Locate, in the data below, the line that contains "Write part 3" and the line that contains "NOISE_MIDDLE = (0.5, 0.5, 0.5)"; reproduce exactly those two lines and every line between them, nothing more.

▶

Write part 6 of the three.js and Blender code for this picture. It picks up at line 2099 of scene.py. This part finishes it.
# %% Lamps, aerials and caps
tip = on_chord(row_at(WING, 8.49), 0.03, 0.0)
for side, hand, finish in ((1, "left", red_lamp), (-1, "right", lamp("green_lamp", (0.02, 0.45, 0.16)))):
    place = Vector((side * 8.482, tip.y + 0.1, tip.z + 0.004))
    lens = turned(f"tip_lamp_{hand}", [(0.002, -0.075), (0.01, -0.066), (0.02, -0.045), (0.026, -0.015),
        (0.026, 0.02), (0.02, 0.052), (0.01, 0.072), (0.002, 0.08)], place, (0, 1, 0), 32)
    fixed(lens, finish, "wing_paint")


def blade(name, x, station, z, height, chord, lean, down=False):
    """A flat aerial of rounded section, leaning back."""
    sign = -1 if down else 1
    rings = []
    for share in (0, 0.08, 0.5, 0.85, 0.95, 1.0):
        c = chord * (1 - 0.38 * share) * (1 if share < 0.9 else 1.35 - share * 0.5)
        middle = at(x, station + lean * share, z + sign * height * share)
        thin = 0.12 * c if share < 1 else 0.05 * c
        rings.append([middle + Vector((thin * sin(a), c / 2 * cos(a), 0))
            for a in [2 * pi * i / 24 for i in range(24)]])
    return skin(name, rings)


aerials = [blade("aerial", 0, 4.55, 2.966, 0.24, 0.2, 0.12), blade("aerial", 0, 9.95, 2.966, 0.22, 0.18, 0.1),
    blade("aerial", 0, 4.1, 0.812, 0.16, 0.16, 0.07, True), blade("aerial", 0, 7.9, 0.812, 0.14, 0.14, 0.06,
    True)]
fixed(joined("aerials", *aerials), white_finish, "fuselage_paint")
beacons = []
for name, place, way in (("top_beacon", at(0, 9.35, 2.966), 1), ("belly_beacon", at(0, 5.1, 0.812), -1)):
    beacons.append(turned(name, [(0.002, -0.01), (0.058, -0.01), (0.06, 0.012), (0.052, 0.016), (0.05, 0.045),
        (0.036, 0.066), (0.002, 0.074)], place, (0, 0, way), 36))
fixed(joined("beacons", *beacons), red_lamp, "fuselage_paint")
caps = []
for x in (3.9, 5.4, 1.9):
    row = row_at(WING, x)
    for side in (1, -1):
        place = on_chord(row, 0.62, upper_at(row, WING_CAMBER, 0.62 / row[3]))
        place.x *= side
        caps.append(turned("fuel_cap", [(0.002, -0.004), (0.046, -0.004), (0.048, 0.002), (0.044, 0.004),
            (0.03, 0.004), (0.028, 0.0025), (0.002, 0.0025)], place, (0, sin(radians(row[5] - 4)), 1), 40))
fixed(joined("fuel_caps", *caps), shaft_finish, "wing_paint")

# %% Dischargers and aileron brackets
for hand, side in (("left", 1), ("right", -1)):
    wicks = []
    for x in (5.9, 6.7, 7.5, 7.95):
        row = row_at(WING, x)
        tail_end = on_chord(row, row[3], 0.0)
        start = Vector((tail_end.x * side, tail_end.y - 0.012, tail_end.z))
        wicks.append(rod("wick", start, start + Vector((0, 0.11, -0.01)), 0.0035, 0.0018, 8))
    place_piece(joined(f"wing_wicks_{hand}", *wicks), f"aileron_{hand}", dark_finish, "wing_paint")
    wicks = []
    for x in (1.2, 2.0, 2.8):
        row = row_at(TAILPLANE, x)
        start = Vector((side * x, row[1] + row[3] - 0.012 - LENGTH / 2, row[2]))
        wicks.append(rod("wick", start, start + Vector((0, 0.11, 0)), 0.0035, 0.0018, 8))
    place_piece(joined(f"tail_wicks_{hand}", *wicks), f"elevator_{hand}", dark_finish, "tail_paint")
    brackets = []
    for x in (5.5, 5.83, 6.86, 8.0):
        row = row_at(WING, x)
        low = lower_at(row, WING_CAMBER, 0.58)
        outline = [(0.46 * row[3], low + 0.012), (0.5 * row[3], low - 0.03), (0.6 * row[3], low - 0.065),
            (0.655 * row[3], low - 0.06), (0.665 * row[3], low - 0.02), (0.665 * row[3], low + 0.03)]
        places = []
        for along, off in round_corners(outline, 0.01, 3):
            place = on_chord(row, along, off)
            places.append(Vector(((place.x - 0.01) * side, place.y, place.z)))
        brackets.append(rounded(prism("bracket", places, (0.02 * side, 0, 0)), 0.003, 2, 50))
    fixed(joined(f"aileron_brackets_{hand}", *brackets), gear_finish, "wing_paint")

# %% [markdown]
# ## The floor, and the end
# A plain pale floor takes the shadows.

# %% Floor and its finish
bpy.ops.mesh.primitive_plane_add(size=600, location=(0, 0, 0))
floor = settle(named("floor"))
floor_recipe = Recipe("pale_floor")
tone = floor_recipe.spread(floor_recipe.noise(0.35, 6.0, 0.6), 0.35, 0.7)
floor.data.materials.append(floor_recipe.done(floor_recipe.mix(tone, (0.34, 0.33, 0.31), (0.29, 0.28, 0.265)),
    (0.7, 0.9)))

◀
▶

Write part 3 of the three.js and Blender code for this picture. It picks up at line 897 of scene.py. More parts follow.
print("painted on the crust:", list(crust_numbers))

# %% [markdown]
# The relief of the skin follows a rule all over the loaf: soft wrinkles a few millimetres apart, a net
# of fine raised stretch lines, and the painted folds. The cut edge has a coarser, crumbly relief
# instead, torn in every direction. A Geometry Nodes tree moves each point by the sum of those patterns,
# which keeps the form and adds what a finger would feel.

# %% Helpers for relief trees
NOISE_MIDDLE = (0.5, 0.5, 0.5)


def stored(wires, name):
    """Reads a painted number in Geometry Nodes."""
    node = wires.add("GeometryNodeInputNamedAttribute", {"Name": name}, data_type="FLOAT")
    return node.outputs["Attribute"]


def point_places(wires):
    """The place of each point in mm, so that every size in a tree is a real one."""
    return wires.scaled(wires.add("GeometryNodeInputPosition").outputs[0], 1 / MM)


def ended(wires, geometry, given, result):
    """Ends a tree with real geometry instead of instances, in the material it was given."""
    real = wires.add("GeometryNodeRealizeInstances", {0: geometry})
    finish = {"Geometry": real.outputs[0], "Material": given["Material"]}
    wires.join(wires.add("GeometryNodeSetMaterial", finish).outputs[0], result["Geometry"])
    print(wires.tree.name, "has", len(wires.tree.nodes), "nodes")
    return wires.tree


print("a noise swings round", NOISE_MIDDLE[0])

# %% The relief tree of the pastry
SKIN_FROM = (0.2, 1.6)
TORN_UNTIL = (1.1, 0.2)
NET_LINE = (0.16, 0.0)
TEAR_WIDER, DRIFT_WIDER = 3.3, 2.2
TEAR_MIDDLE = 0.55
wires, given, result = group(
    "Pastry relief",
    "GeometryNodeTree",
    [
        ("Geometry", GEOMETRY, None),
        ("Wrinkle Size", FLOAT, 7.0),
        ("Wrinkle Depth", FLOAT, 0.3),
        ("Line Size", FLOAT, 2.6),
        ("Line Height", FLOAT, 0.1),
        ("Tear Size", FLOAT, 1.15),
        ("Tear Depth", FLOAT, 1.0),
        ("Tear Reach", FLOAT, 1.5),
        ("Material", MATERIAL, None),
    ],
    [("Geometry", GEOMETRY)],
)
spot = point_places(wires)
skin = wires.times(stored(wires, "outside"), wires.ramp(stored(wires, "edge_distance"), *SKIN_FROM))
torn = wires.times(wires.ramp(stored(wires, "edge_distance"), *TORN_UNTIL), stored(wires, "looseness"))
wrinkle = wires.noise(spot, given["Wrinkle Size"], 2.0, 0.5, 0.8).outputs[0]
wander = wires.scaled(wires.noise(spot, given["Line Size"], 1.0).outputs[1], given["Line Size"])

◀

Correct response →
Write part 3 of the three.js and Blender code for this picture. It picks up at line 897 of scene.py. More parts follow.
print("painted on the crust:", list(crust_numbers))

# %% [markdown]
# The relief of the skin follows a rule all over the loaf: soft wrinkles a few millimetres apart, a net
# of fine raised stretch lines, and the painted folds. The cut edge has a coarser, crumbly relief
# instead, torn in every direction. A Geometry Nodes tree moves each point by the sum of those patterns,
# which keeps the form and adds what a finger would feel.

# %% Helpers for relief trees
NOISE_MIDDLE = (0.5, 0.5, 0.5)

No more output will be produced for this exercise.